Brow adds, “I have to agree: just be warm and welcoming. People love to feel comfortable in a space, and if they don’t, they’re not going to come back. Our place is not pretentious. It’s very down to earth. Everything is homemade.”

What’s in the future for Tart & Soul? “Basically, we’re expanding the cafe, giving ourselves more bakery space, more seating, and we want to do baking classes, especially for kids, but also some for university students and then eventually for adults,” says Haq. “Then we want to hold workshops and have special events here as well. I would say that within the next five years. In terms of expansion, I think we’re definitely going to expand our wholesale offering. Then because we’ll have more room, we’ll have more time to do way more catering and special orders.
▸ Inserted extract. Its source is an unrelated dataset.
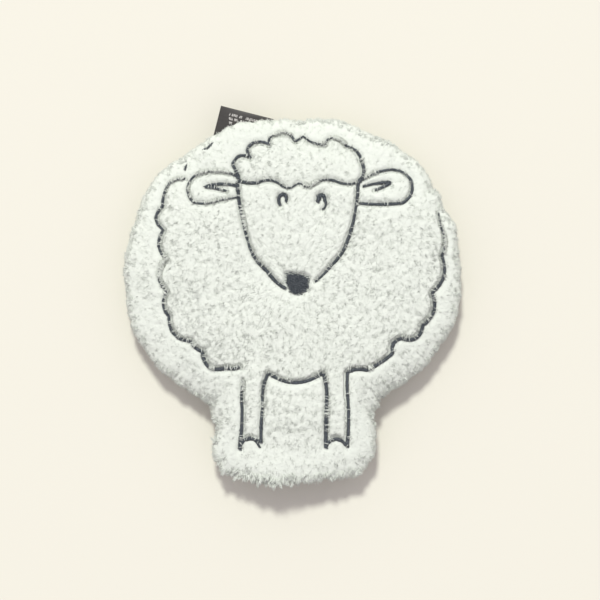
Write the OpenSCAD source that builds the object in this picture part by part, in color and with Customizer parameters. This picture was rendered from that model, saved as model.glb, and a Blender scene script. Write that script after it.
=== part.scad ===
// Sheep-shaped wash mitt: two pile panels, wadding and lining round a hand pocket,
// embroidered face and fleece, ribbon label in the edge seam.
// Lies on its back: +Z out of the face, +Y towards the head, hand opening at -Y.

/* [Outline] */
// width over the pile, mm
body_width = 236; // [190:2:290]
// centre of the body to the top edge, mm
head_height = 110.5; // [88:0.5:135]
// how far the round body reaches below its centre, mm
belly_depth = 103.5; // [84:0.5:125]
// width of the block that carries the legs, mm
legs_width = 111; // [92:1:134]
// centre of the body to the bottom edge, mm
hem_depth = 141; // [117:1:170]
// squareness of the bottom corners
corner_power = 9; // [6:1:14]

/* [Layers] */
// pile fabric, ground and pile together, mm
pile_thickness = 7.5; // [5:0.5:10]
// how far the pile stands out beyond the edge seam, mm
pile_reach = 8.5; // [7.5:0.5:10.5]
// wadding behind each panel, mm
wadding_thickness = 3; // [2:0.5:5]
// lining fabric, mm
lining_thickness = 1; // [0.6:0.1:1.6]
// height of the hand pocket in the middle, mm
pocket_height = 12; // [9:1:20]
// gap kept between neighbouring layers, mm
layer_gap = 0.08; // [0.05:0.01:0.12]
// part of the radius over which the front stays level
front_level = 0.35; // [0.2:0.05:0.6]
// part of the radius over which the back lies flat
back_level = 0.62; // [0.45:0.01:0.72]

/* [Hand opening] */
// from each side of the legs block to the corner of the opening, mm
mouth_margin = 11.5; // [11:0.5:18]
// how far the opening gapes in the middle, mm
mouth_gape = 16; // [12:1:20]
// thickness of the tape round the opening, mm
binding_thickness = 0.9; // [0.6:0.1:1.4]
// depth of the tape into the opening, mm
binding_depth = 12; // [8:1:12]

/* [Thread] */
// side seam thread, mm across
seam_thread = 1.1; // [0.6:0.1:1.2]
// width of the bold embroidery lines, mm
bold_line = 2.5; // [1.8:0.1:3.2]
// width of the fine embroidery lines, mm
fine_line = 1.7; // [1.2:0.1:2.2]
// how far the thread stands above the pile, mm
thread_proud = 0.4; // [0.2:0.1:1]
// how deep the thread is drawn into the pile, mm
thread_sunk = 1.4; // [0.8:0.1:2.5]

/* [Label] */
// ribbon width, mm
label_width = 38; // [24:1:44]
// how far the middle of the ribbon reaches out of the seam, mm
label_reach = 17; // [13:1:26]
// thickness of the folded ribbon, mm
label_thickness = 1; // [0.6:0.1:1.4]
// place round the edge, degrees from +X
label_angle = 110; // [100:1:125]
// slant of the ribbon across the seam, degrees
label_lean = 32; // [0:1:34]
// swing either way that the pile leaves free, degrees
label_swing = 28; // [10:1:32]

/* [Detail] */
// step round the edge, degrees
edge_step = 5; // [4:1:8]
// rings over the rounded rim
rim_rings = 5; // [4:1:7]
// pieces per embroidered curve
curve_steps = 5; // [4:1:8]

/* [Hidden] */

mouth_width = legs_width - 2 * mouth_margin;

// heights of the layer faces above or below the seam plane
lining_in = pocket_height / 2;
lining_out = lining_in + lining_thickness;
wadding_in = lining_out + layer_gap;
wadding_out = wadding_in + wadding_thickness;
panel_in = wadding_out + layer_gap;
panel_out = panel_in + pile_thickness;
seam_z = panel_out;

// where the layers end at the edge, inwards from the pile tips
edge_panel = pile_reach;
edge_thread = edge_panel + 0.35 + seam_thread / 2;
edge_wadding = edge_thread + seam_thread / 2 + 0.15;
edge_lining = edge_wadding + 1;
edge_pocket = edge_lining + 1;
label_edge = edge_panel - 0.35 - label_thickness / 2;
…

So rather than a new location, we’ll just wholesale to new places and be available in more places.”

Tart & Soul’s owners have business acumen and wonderful customer service skills; what is the bakery’s speciality? “We do an item called the Bialy, which isn’t really sold anywhere in Halifax, but our spin on it is kind of like a handheld-breakfast,” explains Brow. “So, it’s like a bagel, stretched out with an egg cracked in the middle, double smoked bacon from our awesome butcher, cheddar cheese and then we have a veggie option as well. Those are quite popular, and our giant cinnamon buns as well. And also our granola bars which Saf makes hundreds of every week; it’s probably our biggest selling item in our wholesale department as well.”

Whatever the two young entrepreneurs will take on, there’s no doubt they’ll put their love of puns and baking into their new venture, with all their heart and soul.